API coherency is a long topic that requires much more research and time that what I unfortunately had for this wish-list. However, I think that many of my requests try to leverage some issues of consistency within OpenGL which today might makes OpenGL much harder to learn than Direct3D 11.
For example, the varius rules that handles the ways to set uniform values, subroutines and blocks follows 3 totally differents set of rules... which in practice we will probably limite to the GCD of these 3 set of rules, something that my idea of the program environment object follows.
Other example, when several 'slots' are used for a feature, we have all sort of post-fixes tokens: 'i', 'index', 'array'.
The communication between program stages but also between GLSL and C++ programs are build on top of varisous ways that not obvisously works everywhere. The GLSL cast rules are quite awful and follows some specific rules where it would have been nicer and that already exist like the C++ rules or just keep the OpenGL 3.3 rule (explicit only).
Some objects (texture, sampler, program) use parameter functions to setup their settings or other create a new functions for each new fonctionnality (draw call functions)...
Some features works only on DSA (sampler, uniform blocks) when other rely on multiple targets (Buffer, framebuffer), some even provide both ways (program) and other uses multiple units (texture)...
Some object names are reserved with glGen* but some use glCreate* and can only reserve one name instead of multiple with glGen*... and I could easly find more examples!
I thing that the lack of consistency makes OpenGL a very complex API to work with especially because I believe in OpenGL everywhere for everything, including 'Paint' type of softwares which means that OpenGL must be usable by developers that doesn't have a specific skill in OpenGL or graphics rendering in general.
The ARB has spoken about streamlining the OpenGL API when they created the core profile and I think even during Long Peak development. I don't think that removing features has anything to do with streamlining an API, it has to do with bringing more sense into the API, each element with each element but unfortunatly during the past few years we have assisted to the exact opposit of streamlining... I believe that a streamlined API is what has made OpenGL a backward comptible API for years and what I have affraid is that in the future OpenGL becomes so complex and irationalized that it would be too complex to evolve and to work with. What if it's already the case?
One thing I am not interest at all is to add some functions that does nothing but being pretty. I think that GL_AMD_name_gen_delete is one of those extensions that doesn't lead to anything new even if the concept remain interesting. Large APIs == More complex API by definition. This extension formally defines the concept of named object and concequently it opens doors for others approaches. Why not intoducing a pointed object or some sort pointer based object access? It has been an old topic within the ARB but I don't see why these 2 conventions shouldn't co-exist if it's generalized to every objects.
In this extension or actually in an extended version of this extension, I also imagine a way to standardize the way named objects would be binded but also a way to create several objects of different types.
The purpose of these lasr functions would be for the developer to create some objects that uses severales objects and that are live and are used together.

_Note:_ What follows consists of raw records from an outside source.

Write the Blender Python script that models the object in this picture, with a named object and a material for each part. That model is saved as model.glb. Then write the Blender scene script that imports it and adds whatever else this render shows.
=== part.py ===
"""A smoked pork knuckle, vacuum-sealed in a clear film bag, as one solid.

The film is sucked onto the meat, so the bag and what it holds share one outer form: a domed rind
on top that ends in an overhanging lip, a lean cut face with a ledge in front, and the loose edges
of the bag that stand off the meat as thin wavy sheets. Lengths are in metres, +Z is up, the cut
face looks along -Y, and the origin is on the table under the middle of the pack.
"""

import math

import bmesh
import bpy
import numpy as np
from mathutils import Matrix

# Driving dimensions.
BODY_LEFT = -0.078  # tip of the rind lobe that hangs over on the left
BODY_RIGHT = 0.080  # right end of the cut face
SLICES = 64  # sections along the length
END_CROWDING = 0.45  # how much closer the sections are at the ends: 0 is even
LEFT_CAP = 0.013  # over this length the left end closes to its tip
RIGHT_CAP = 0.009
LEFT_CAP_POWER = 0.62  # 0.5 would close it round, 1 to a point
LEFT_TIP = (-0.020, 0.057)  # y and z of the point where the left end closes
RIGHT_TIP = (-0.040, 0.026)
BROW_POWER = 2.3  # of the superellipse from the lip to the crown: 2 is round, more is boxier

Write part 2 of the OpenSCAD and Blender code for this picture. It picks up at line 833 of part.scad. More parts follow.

It could give a hint to the drivers to hopefully provide some optimizations.
With all the possibilities provided by OpenGL 4 hardware, the programming freedom given by this generation of hardware, an OpenGL programer could wish to be able to program on the GPU like he would on the CPU: A wish for object orientation. So far OpenGL and OpenCL has stay out of it because of design decisions. Meanwhile, HLSL11 and Cuda have embrace it at different levels.

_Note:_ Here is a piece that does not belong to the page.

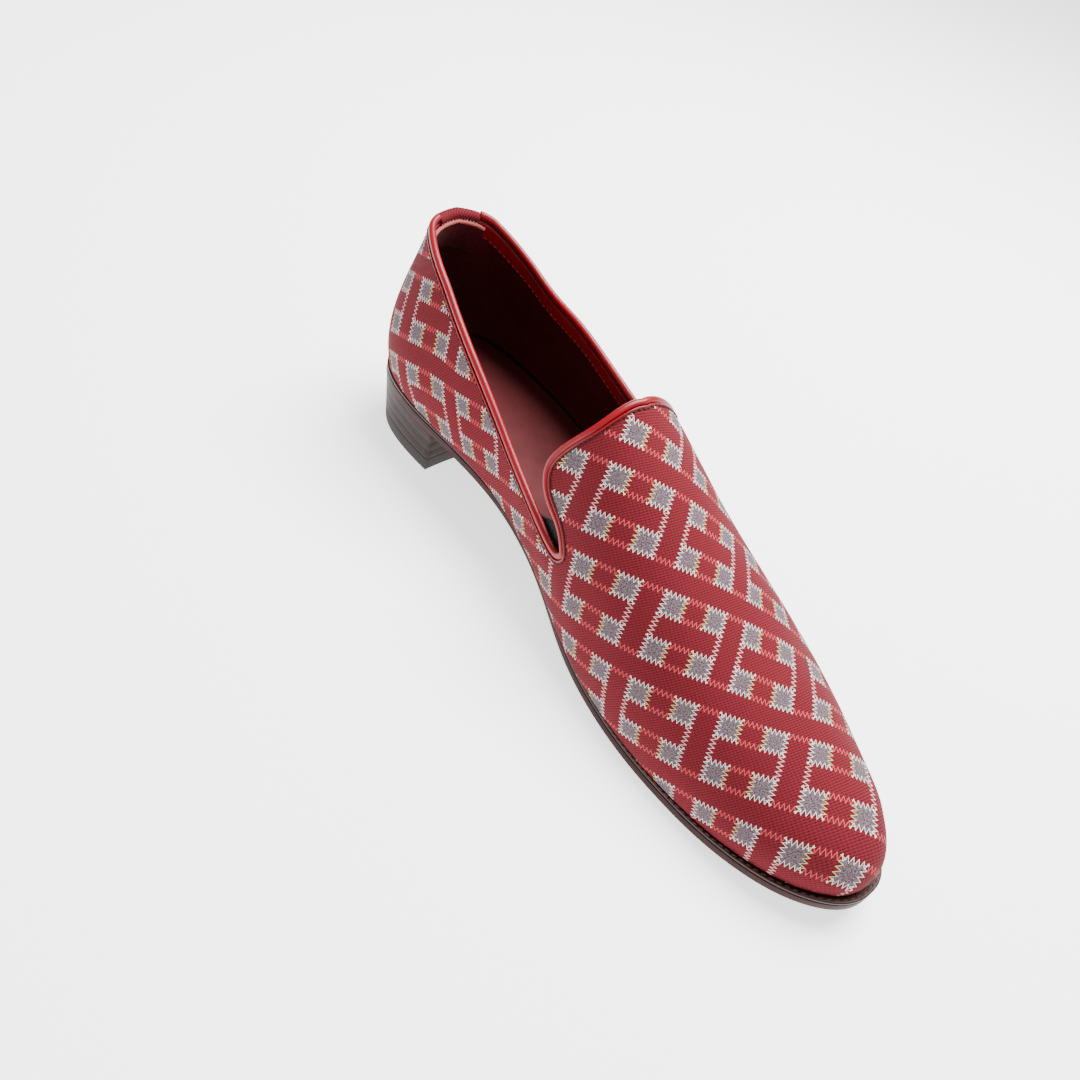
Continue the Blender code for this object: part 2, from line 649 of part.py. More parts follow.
def settle():
    """Bring the middle of the shoe's plan to the origin."""
    graph = bpy.context.evaluated_depsgraph_get()
    spots = []
    for thing in shoe.objects:
        shown = thing.evaluated_get(graph)
        spots.extend(vertex.co.copy() for vertex in shown.to_mesh().vertices)
        shown.to_mesh_clear()
    middle = [(max(c[axis] for c in spots) + min(c[axis] for c in spots)) / 2.0 for axis in range(2)]
    for thing in shoe.objects:
        thing.data.transform(Matrix.Translation((-middle[0], -middle[1], 0.0)))


for leftover in list(bpy.data.objects):
    bpy.data.objects.remove(leftover, do_unlink=True)
shoe = bpy.data.collections.new("loafer")
bpy.context.scene.collection.children.link(shoe)

build_bottom()
build_welt()
build_upper()
build_heel_tab()
build_piping()
build_gore("gore_medial", GORE_INNER, False)
build_gore("gore_lateral", GORE_OUTER, True)
settle()
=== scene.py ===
"""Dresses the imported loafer: woven check upper, leather piping, welted leather sole and stacked heel.

Lengths are metres in the row's frame, with the toe toward -Y, +Z up and the outer side toward +X. Cloth,
lining, piping and stitches all lie on one surface, the last's, so they follow one shape.
"""

import logging
import math
from collections.abc import Callable
from dataclasses import dataclass, field
from enum import Enum

import bmesh
import bpy
import numpy as np
from mathutils import Matrix, Vector


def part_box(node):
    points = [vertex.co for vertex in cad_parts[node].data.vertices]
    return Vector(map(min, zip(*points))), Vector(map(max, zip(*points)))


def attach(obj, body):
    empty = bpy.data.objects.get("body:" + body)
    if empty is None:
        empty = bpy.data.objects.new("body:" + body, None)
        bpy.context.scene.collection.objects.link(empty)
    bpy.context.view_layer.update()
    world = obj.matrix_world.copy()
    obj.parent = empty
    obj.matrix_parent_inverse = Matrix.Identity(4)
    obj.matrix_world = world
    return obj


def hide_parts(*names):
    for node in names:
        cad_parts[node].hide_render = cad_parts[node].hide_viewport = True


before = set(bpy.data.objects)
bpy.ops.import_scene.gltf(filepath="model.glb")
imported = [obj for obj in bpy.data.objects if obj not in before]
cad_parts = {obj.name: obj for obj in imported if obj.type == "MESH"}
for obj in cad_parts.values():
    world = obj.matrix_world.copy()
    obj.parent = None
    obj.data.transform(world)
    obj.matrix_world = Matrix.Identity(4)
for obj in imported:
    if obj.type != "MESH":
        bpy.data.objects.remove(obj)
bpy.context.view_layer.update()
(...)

On one side, Direct3D 11 brings the keyword 'class' to the language. On other side, Cuda brings some sort of C++ support as part of its language. I don't know the details on how this is actually possible but it is certainly impressive and it raises to me a question: do we want object orientation in OpenGL and OpenCL through C++?
Some differences from Cuda to OpenCL are that Cuda is based on an offline compiler and Cuda is platform specific. Like Walter Bright shows in his article on speed of C++, the language is show to compile by nature. I don't know on what is based the Cuda compiler but as the language is build on top of C++, I assume that Cuda compilation is really slow even if it based on the very impressive LLVM. However, even if this compiler is slow, it's an offine compiler and at the program execution it doesn't need to be build again. This is only possible because Cuda is platform specific which means that it is only going to run on nVidia drivers and hardware.

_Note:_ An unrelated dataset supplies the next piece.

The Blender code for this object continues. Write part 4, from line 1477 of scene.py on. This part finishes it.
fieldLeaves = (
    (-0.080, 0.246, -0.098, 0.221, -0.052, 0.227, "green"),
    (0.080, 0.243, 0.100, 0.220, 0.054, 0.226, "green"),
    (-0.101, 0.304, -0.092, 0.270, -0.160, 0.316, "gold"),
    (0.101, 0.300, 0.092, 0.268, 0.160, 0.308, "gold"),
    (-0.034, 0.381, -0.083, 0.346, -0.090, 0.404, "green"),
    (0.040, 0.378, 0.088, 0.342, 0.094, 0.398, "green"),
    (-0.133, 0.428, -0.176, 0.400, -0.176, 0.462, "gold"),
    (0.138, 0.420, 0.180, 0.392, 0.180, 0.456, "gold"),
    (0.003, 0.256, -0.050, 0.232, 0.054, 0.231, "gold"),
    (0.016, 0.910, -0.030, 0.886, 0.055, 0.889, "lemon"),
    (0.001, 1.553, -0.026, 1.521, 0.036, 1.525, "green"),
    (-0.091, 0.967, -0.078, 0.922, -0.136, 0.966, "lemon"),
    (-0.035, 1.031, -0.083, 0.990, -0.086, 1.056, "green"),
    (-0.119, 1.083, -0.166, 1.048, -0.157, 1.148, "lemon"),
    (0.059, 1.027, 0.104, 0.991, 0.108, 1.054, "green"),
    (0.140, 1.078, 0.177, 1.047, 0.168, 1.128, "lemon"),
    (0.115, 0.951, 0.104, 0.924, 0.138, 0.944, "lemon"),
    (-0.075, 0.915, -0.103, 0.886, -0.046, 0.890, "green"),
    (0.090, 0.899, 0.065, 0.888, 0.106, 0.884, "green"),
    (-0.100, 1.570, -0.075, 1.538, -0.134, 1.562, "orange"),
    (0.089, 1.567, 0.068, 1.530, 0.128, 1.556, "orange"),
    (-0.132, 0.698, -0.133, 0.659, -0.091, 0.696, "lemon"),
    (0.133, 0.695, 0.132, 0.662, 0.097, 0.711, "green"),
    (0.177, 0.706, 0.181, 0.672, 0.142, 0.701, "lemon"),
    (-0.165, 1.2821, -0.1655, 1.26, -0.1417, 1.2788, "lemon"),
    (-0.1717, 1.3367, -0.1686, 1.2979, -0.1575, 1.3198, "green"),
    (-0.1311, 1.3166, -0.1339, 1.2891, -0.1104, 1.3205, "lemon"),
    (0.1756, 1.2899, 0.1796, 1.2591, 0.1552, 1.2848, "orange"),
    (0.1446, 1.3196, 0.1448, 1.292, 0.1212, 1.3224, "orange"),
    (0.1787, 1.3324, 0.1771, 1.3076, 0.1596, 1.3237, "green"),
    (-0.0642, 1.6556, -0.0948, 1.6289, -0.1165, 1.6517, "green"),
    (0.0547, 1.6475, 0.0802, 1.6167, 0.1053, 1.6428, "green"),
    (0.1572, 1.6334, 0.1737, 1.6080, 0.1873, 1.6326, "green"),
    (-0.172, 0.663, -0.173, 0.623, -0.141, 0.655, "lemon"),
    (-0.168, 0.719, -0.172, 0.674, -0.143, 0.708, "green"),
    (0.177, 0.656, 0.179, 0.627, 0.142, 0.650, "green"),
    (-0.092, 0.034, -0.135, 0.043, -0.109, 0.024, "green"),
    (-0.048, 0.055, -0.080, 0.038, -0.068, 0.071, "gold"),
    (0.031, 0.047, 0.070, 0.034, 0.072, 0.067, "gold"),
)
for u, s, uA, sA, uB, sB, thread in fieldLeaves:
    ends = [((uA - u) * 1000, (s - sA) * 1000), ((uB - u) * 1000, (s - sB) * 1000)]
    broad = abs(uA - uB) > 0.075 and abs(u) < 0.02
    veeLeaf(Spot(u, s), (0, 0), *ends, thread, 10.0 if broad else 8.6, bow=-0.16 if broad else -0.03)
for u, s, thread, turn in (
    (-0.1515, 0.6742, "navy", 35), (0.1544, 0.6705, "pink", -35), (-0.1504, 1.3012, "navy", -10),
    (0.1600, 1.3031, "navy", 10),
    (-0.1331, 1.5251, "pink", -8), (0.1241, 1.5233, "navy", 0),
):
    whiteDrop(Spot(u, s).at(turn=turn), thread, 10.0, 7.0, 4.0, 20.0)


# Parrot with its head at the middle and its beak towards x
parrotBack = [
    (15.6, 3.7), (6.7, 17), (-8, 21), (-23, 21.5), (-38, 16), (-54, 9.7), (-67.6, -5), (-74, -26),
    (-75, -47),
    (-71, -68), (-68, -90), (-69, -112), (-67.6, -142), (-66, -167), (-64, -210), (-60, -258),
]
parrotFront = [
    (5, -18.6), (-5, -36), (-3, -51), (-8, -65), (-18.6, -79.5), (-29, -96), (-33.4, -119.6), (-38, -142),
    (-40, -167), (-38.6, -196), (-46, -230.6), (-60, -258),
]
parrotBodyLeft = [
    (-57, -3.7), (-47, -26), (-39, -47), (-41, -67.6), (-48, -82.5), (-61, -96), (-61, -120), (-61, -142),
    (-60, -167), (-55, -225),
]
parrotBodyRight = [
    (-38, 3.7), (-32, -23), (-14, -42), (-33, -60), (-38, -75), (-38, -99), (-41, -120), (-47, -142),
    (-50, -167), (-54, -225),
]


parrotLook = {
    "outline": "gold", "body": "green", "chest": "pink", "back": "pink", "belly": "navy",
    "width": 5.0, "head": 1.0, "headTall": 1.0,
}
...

With OpenGL 4.1 we finally have the possibility to get the binary of a GLSL program. I am quite skepical about this feature as building GLSL programs is really fast (compare to C++ program) and in anyway these binaries can only be used for a cache system because there is no standard binary defined.
Thus using an offline compiler is complicated which leads to forget about the idea of using C++ instead of GLSL or the OpenCL language, unless the ARB decides to sit around the table to define a standard binary... for nothing sooner than OpenGL 5 hardware.
This brings us to an alternative, that D3D11 probably uses, a semi-compiled language that AMD and nVidia would transcode into their own OpenGL 4 hardware binary codes.
A standard binary code even open doors for alternative languages other than C++. C++ programers might have fun to programer the GPU with C++ but I can't imagine it would make happy C#, Java, Python programers. Furthermore, nothing prevents GLSL programs to be built into this standard GPU binary code. Other side effects could be some open source works to bring GPU binary support in GCC and LLVM for example. It might become an ongoing topic in the future and I am already impastient to read what people want and think about it!
OpenGL is like all these interesting topics, the more we think about it the more we could find ideas and I bet that in next months I will find more new ideas or refinements. In anyway, with all this, who could still dare to say that OpenGL is 'nearly completed'? :p What about all the work required as part of the OpenGL ecosystem?
I'm not use to it on this website but I would like to give a special thanks to all the people who gives the energy for my endeavor and the ones with whom I shared blossoming OpenGL discussions with but also AMD and nVidia OpenGL teams for their supports which allows me to touch the OpenGL state of the art and beyond.